この感覚、闘病していた夫が言うのならわかるのですが、私にも見えたのです。
しかし、後にこれが私を苦しめる事になります。
この「解き放たれた気持ち」により、一気にテンションが上がった私はエンジン全開で仕事へと突っ走り始めます。
「休まなくていいの?大丈夫なの?」と言われましたが「休む」という選択はありませんでした。
「夫を亡くして気分の落ち込み?いやいや、私は大丈夫」、変な自信がありました。
「悲しい?いやいや、私やり切ったもん」
ノンストップで走り続けているうちに夫の一周忌。この頃から体に異変が起こり始めます。
泣けて辛い。
記憶が飛ぶ。
疲れがまったく取れない。
何かに追い立てられている様な感じがずっとする。
さらに「自分の人生、自分自身がついていけない感じ」が襲いかかります。言語化できない、とてつもなく辛い感じ。
この頃、「メンタル大丈夫?」と声を掛けて下さった方がいました。
体調の変化に気付けた瞬間でした。
すぐに仕事を退職し、病院へ。
同じ頃、ラジオで「大切な人を亡くした時に出る『グリーフ反応(*)』」という話を耳にしました。
どの様なことかというと、「思慕」亡くなった人を思う気持ち、「疎外感」自分は周囲とは違ってしまったという感じ、「鬱」気持ちの落ち込み、「過活動」頑張り過ぎる、というもの。
あれ?全部当てはまってる!
特に4つ目!
「数年経過してから現れる人もいます」
あ、これ自分だ!
医師からも「熱心に介護をした人に現れやすい」「とにかく休んで」と説明がありました。

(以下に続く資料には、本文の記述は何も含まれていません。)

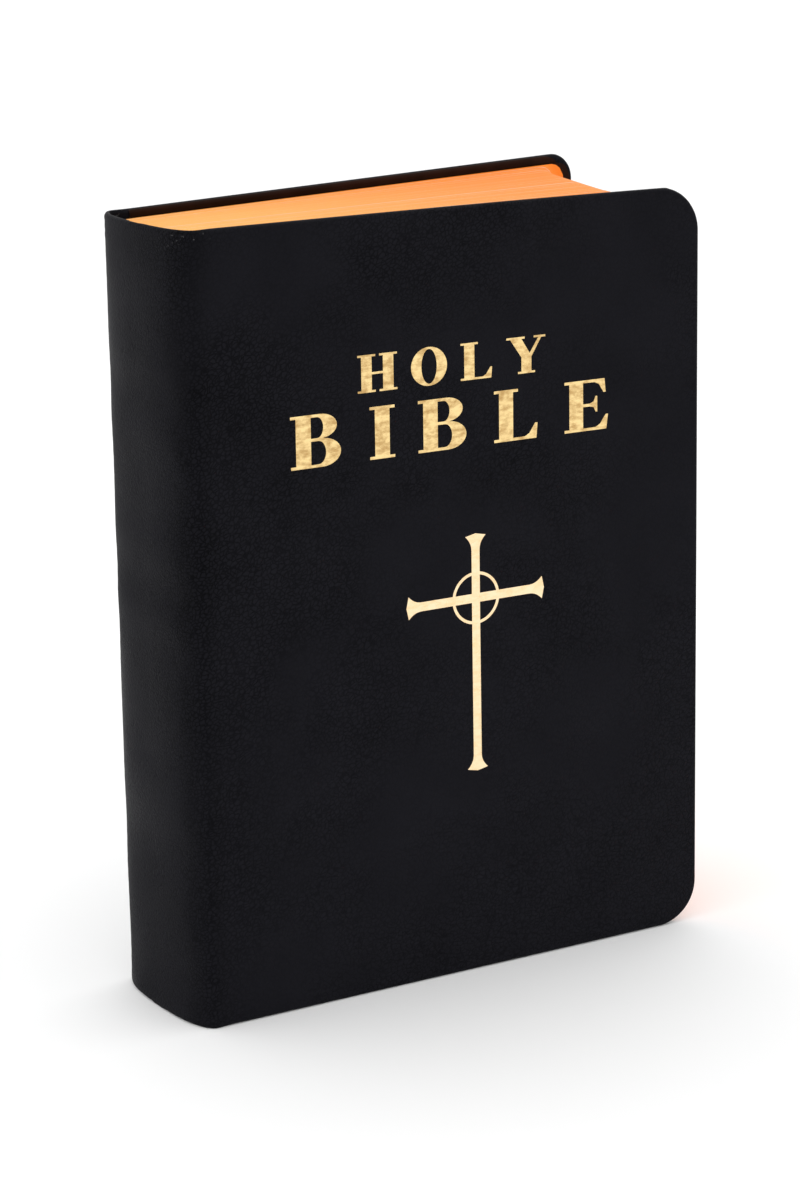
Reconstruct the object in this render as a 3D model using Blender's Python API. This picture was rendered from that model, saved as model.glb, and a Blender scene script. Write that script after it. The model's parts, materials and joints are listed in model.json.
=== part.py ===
"""A thick, round-cornered bible in a limp leatherette cover, standing upright on its tail.

Metres, +Z up. The spine faces -X, the fore-edge +X, the front cover -Y. The book is 0 to HEIGHT in Z, and
the origin is under the middle of its box. Shapes are worked out in plan from the spine's outermost line,
and BOX_SHIFT then centres them. A side is FRONT (-1) or BACK (+1), the sign of its Y.
"""

import math

import bmesh
import bpy
from mathutils import Matrix, Vector

# Driving dimensions
HEIGHT = 0.210
WIDTH = 0.1556  # from the spine's outermost line to the covers' fore-edge
SPINE_THICKNESS = 0.045  # over both covers, where they meet the spine
FLARE = math.radians(3.0)  # each cover leans out by this much towards the fore-edge
SPINE_ROUND = 0.0064  # how far the spine stands out past the covers' spine edges
SPINE_POWER = 2.5  # superellipse power of the spine's outline in plan
COVER_CORNER = 0.012  # radius of the covers' fore-edge corners
SQUARE = 0.0017  # how far the covers reach past the pages at head and tail
FORE_SQUARE = 0.0018  # the same at the fore-edge
SECTIONS_PER_HALF = 12
SECTION_SLICES = 3  # a section's rounded ends are this many straight steps
SECTION_SPLIT = 0.00012  # clear space between two sections
PAGE_CORNER = 0.0100

# The cover's layers, as depths in from its outer face
LEATHER = 0.0008
BOARD = 0.0012
TURN_IN = 0.0005  # leather pared thin and folded over the board's edge
PASTEDOWN = 0.00025
FLYLEAF = 0.0002
CLEAR = 0.0001
BOARD_DEPTH = LEATHER + CLEAR
TURN_IN_DEPTH = BOARD_DEPTH + BOARD + CLEAR
PASTEDOWN_DEPTH = TURN_IN_DEPTH + TURN_IN + CLEAR
FLYLEAF_DEPTH = PASTEDOWN_DEPTH + PASTEDOWN + 0.00025
BLOCK_DEPTH = FLYLEAF_DEPTH + FLYLEAF + 0.00015
TURN_IN_WIDTH = 0.014
PASTEDOWN_MARGIN = 0.0045
HINGE_ALONG = 0.0020  # hinge line, measured along the cover from its spine edge
HINGE_SPLIT = 0.0002  # half the clear space at the hinge line
BOARD_START = 0.0055
SPINE_SPLIT = 0.0001  # half the clear space where the spine's two halves meet

# The spine's layers, as distances from its outermost line
INLAY = 0.0004
INLAY_INSET = LEATHER + CLEAR
INLAY_REACH = 0.0150  # half the inlay's width
LINING = 0.0003
THREAD = 0.00034
THREAD_STATIONS = 5
THREAD_POINTS = 13  # of the outline's points, where the row of stitches ends
THREAD_END = 0.0245  # from the pages' head or tail to the nearest station
BLOCK_INSET = 0.00245
THREAD_INSET = 0.0003  # from the sections' folds out to the threads' middle
LINING_INSET = 0.0006  # from the sections' folds out to the lining
BLOCK_ROUND = 0.0110  # how far the middle folds stand out past the outer ones
BLOCK_POWER = 3.5  # superellipse power of the folds' outline in plan
LINING_REACH = 0.0178  # half the lining's width

CORNER_STEPS = 8
SPINE_STEPS = 18

FRONT, BACK = -1, 1
SIDE_NAME = {FRONT: "front", BACK: "back"}
HALF_BLOCK = SPINE_THICKNESS / 2 - BLOCK_DEPTH
COVER_LENGTH = WIDTH - SPINE_ROUND
COVER_DEPTH = TURN_IN_DEPTH + TURN_IN
BOX_LENGTH = SPINE_ROUND + COVER_LENGTH * math.cos(FLARE) + COVER_DEPTH * math.sin(FLARE)
BOX_SHIFT = Matrix.Translation((-BOX_LENGTH / 2, 0, 0))
PAGE_START = BLOCK_INSET + BLOCK_ROUND - SPINE_ROUND  # of the outermost leaf, along the cover
PAGE_WIDTH = COVER_LENGTH - FORE_SQUARE - PAGE_START
PAGE_TAIL, PAGE_HEAD = SQUARE, HEIGHT - SQUARE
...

そうか、「後悔のないようにしよう」と思って頑張り過ぎたのか。確かにあの頃「ダンナ死ぬ前に奥さん(私)が死ぬ」と思ってたんだっけ。
過労からくる疲れと夫を亡くした悲しみが大きな波になり、私は限界がきたことを悟ったのでした。
そして今。ゆっくりゆっくり悲しみという境を越えている最中です。
「この経験がどなたかのお役に立てれば」、そのような気持ちで書きました。